Pandemi menjadi stress test bagi tata kelola global. Di satu sisi, terjadi solidaritas kesehatan; di sisi lain, pandemi dimanfaatkan sebagai momentum untuk mendorong agenda Great Reset ala World Economic Forum (WEF). Narasi "build back better" mendorong transisi digital, energi hijau, dan standardisasi ESG. Pandemi membuktikan bahwa krisis bisa menjadi peluang bagi globalis order untuk memperbarui legitimasi dan memperluas kontrol melalui isu kesehatan, data, dan standar baru.
- 2023: BRICS+ dorong Local Currency Transaction (LCT).
Kebangkitan BRICS+ (Brasil, Rusia, India, Tiongkok, Afrika Selatan, plus negara mitra) menandai awal fragmentasi. Mereka mendorong transaksi lintas negara dengan mata uang lokal, sebagai upaya mengurangi dominasi dolar. Meskipun belum sepenuhnya menggantikan sistem dolar, inisiatif ini memperlihatkan bahwa resistensi terhadap globalis order kini memiliki basis kelembagaan. ASEAN pun ikut mengadopsi LCT, sementara Indonesia mendorong integrasi QRIS lintas negara.
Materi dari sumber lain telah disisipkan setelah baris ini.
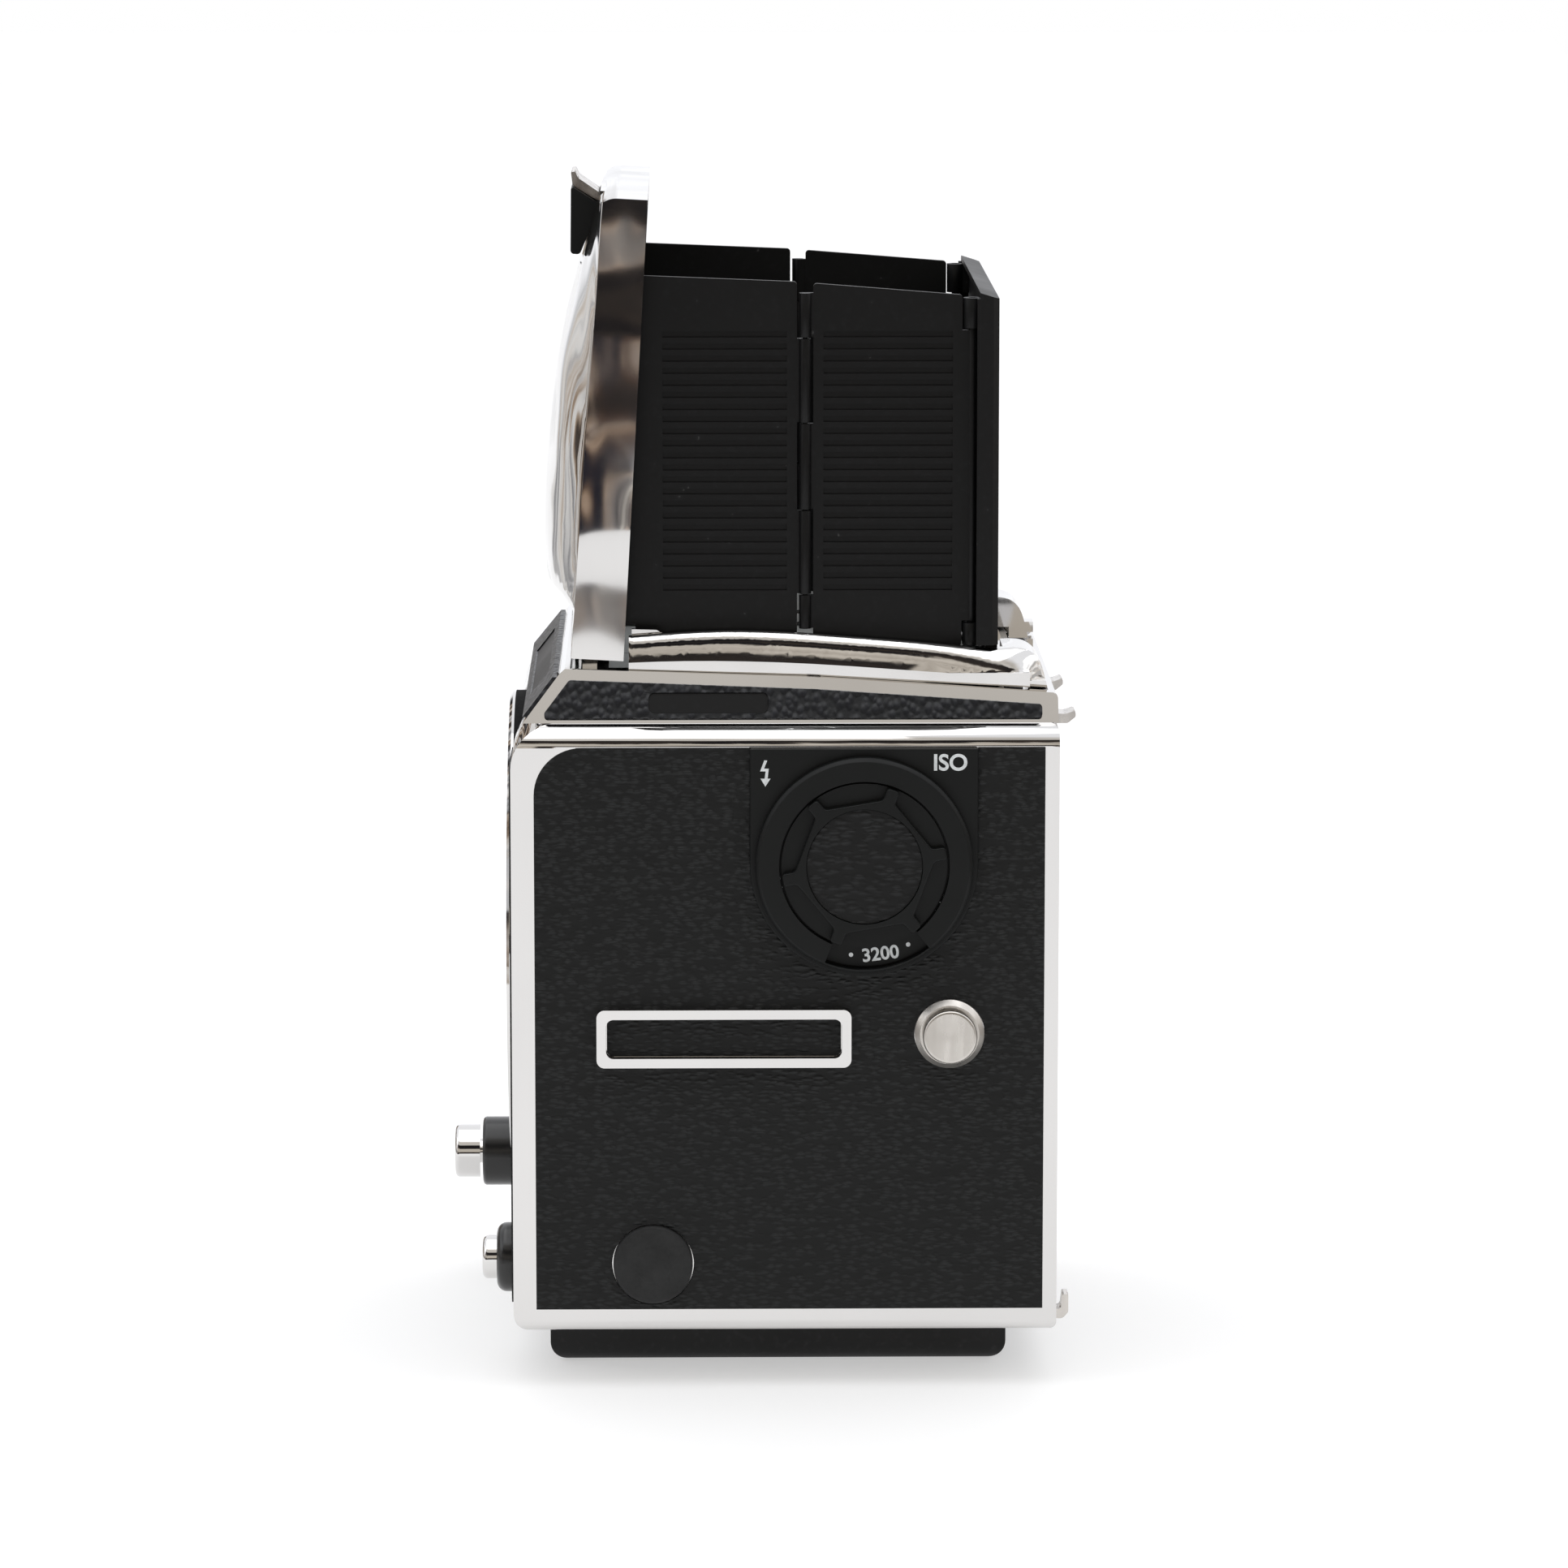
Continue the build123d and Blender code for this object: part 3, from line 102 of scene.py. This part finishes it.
def build_world():
    """White all round for the camera. Reflections see a white studio, with a banded room behind the
    photographer that rises from brown streaks to a pale ceiling, and a streaked room on both sides."""
    world = bpy.data.worlds.new("studio")
    scene.world = world
    world.use_nodes = True
    graph = Graph(world.node_tree)
    graph.tree.nodes.clear()
    direction = graph.add("ShaderNodeTexCoord").outputs["Generated"]
    split = graph.add("ShaderNodeSeparateXYZ")
    graph.link(direction, split.inputs[0])
    x, y, z = split.outputs
    streaks = graph.noise(1.0, 4.0, vector=graph.stretched(direction, (2.0, 24.0, 7.0)), distort=0.8)
    low_room = graph.colours(streaks, [
        (0.30, (0.006, 0.008, 0.016)), (0.50, (0.012, 0.014, 0.024)), (0.535, (0.11, 0.06, 0.035)),
        (0.56, (0.66, 0.50, 0.37)), (0.59, (0.36, 0.33, 0.31)), (0.63, (0.02, 0.02, 0.03)),
        (0.70, (0.70, 0.66, 0.60))])
    mottled = graph.noise(1.0, 3.0, vector=graph.stretched(direction, (4.0, 7.0, 12.0)))
    wall = graph.colours(mottled, [(0.35, (0.36, 0.32, 0.27)), (0.65, (0.66, 0.61, 0.54))])
    dark = graph.colours(mottled, [(0.35, (0.010, 0.010, 0.012)), (0.65, (0.045, 0.036, 0.030))])
    ceiling = graph.colours(mottled, [(0.35, (0.52, 0.49, 0.45)), (0.65, (0.70, 0.67, 0.63))])
    ragged = graph.noise(1.0, 5.0, vector=graph.stretched(direction, (5.0, 16.0, 5.0)), rough=0.65)
    height = graph.wobble(z, ragged, 0.34)
    lower = graph.mix(graph.ramped(graph.wobble(z, mottled, 0.03), *DARK_LOW), low_room, dark)
    base = graph.mix(graph.ramped(height, *WALL), lower, wall)
    base = graph.mix(graph.ramped(height, *DARK_HIGH), base, dark)
    base = graph.mix(graph.ramped(graph.wobble(z, mottled, 0.08), *CEILING), base, ceiling)
    base = graph.mix(graph.ramped(z, *STUDIO_TOP), base, STUDIO_WHITE)
    base = graph.mix(graph.ramped(x, *WHITE_BEHIND), base, STUDIO_WHITE)
    side_streaks = graph.noise(1.0, 4.0, vector=graph.stretched(direction, (9.0, 13.0, 2.2)), distort=1.0)
    side_room = graph.colours(side_streaks, [
        (0.38, (0.02, 0.02, 0.024)), (0.44, (0.05, 0.04, 0.035)), (0.475, (0.32, 0.23, 0.16)),
        (0.50, (0.46, 0.40, 0.34)), (0.53, (0.76, 0.75, 0.74)), (0.60, (0.18, 0.18, 0.19)),
        (0.66, (0.66, 0.65, 0.64))])
    aside = graph.ramped(graph.math("ABSOLUTE", y, 0.0), 0.16, 0.30)
    low = graph.multiply(graph.ramped(height, 0.46, 0.36), graph.ramped(x, 0.66, 0.56))
    base = graph.mix(graph.multiply(aside, low), base, side_room)
    seen = graph.add("ShaderNodeBackground")
    seen.inputs["Color"].default_value = (1, 1, 1, 1)
    seen.inputs["Strength"].default_value = 1.0
    lit = graph.add("ShaderNodeBackground")
    graph.link(base, lit.inputs["Color"])
    lit.inputs["Strength"].default_value = 1.14
    path = graph.add("ShaderNodeLightPath")
    mixer = graph.add("ShaderNodeMixShader")
    graph.link(path.outputs["Is Camera Ray"], mixer.inputs[0])
    graph.link(lit.outputs[0], mixer.inputs[1])
    graph.link(seen.outputs[0], mixer.inputs[2])
    output = graph.add("ShaderNodeOutputWorld")
    graph.link(mixer.outputs[0], output.inputs["Surface"])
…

- 2024--2025: Trump jilid dua.
Jika Trump benar-benar kembali berkuasa, dunia akan memasuki fase konfrontasi jilid dua antara nasionalisme ekonomi AS dengan globalis order. Trump kemungkinan besar akan melanjutkan agenda proteksionis, memperkuat energi fosil, dan melemahkan lembaga multilateral. Hal ini berpotensi mempercepat fragmentasi, di mana blok-blok alternatif seperti BRICS+ mengambil ruang yang ditinggalkan, sementara globalis mendorong standar ESG dan narrative warfare lebih agresif untuk mempertahankan kontrol.
Trump Menantang Globalis Order
Donald J. Trump adalah fenomena politik yang tidak dapat dipahami hanya dalam kerangka domestik Amerika Serikat. Sejak kampanye 2016 hingga masa pemerintahannya (2017--2021) dan kemudian pada periode keduanya (2024--sekarang), Trump tampil sebagai figur yang secara terbuka menantang konsensus global yang dibangun pasca-Perang Dunia II. Tantangan ini bersifat multidimensi: dari retorika politik di forum internasional hingga langkah konkret dalam bidang ekonomi, kelembagaan, energi, keuangan, dan diplomasi.
1. Retorika: Patriotisme vs Globalisme
Pidato Trump di Sidang Majelis Umum PBB tahun 2018 menjadi tonggak utama dalam artikulasi anti-globalisme. Ia menyatakan dengan tegas: "We reject the ideology of globalism, and we embrace the doctrine of patriotism." Pernyataan ini mengguncang forum yang biasanya menjadi panggung konsensus internasional. Bagi Trump, PBB, WTO, dan lembaga multilateral lain kerap melucuti kedaulatan negara dengan dalih kerja sama global. Ia memosisikan Amerika bukan sebagai "pemimpin global" yang harus menanggung beban, melainkan sebagai negara yang mengutamakan kepentingan rakyatnya sendiri.
Retorika ini resonan di dalam negeri, terutama bagi kelompok kelas menengah-bawah yang merasa dirugikan globalisasi (outsourcing, kehilangan lapangan kerja industri). Namun, lebih dari sekadar retorika politik domestik, pidato tersebut adalah deklarasi terbuka melawan globalis order.
2. Tindakan Ekonomi: Proteksionisme sebagai Senjata
Retorika Trump terwujud dalam kebijakan ekonomi yang konkret. Ia menarik AS keluar dari Trans-Pacific Partnership (TPP), sebuah mega trade deal yang dirancang untuk mengikat Asia-Pasifik ke dalam orbit aturan perdagangan liberal. Trump menilai TPP lebih menguntungkan Tiongkok dan merugikan pekerja Amerika.